It was just an ordinary Wednesday lunchtime when Detective Martha Munro’s life changed forever.
Her sergeant is speaking, but she barely hears what he’s telling her.
Your mother has been shot dead. Your four-year-old daughter has been taken.
There are no leads. Who would want to hurt her family?
Martha realizes it’s time to ask herself some hard questions about her late father.
He led the anti-corruption squad at Scotland Yard. It’s rumoured he kept a list of everyone who worked for him, from coppers to criminals. And just being on that list was a sure-fire way to lower your life expectancy.
Her mother was killed by someone trying to get their hands on that list. Now time is running out for Martha to get her daughter back alive.

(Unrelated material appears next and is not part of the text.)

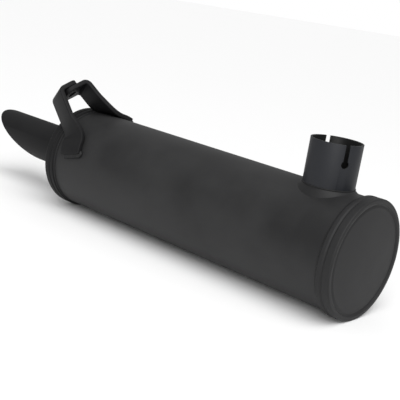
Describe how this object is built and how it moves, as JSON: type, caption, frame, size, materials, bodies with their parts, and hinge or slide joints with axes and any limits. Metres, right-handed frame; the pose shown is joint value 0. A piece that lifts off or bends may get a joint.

Martha is the kind of cop who always goes by the book. But family is EVERYTHING. And she will do ANYTHING to keep them safe.
THE LIST (Martha Munroe Crime Mystery Book #1) by Michael Leese is the first book in a new British crime mystery series and it is constructed like no other I have read before. I was immediately intrigued and could not put it down.
Detective Martha Munroe is informed by her sergeant that her mother has been shot dead and her four-year-old daughter kidnapped.
With the help of longtime friend of the family, Harry the Hat, Martha begins to learn more about her late father who led the anti-corruption unit at The Met and is somehow tied to the forces working to destroy her. A powerful enemy believes Martha has the list belonging to her father that names all the criminals who were working as snitches for him and all the corrupt police on the force and he is willing to do anything to get it for himself.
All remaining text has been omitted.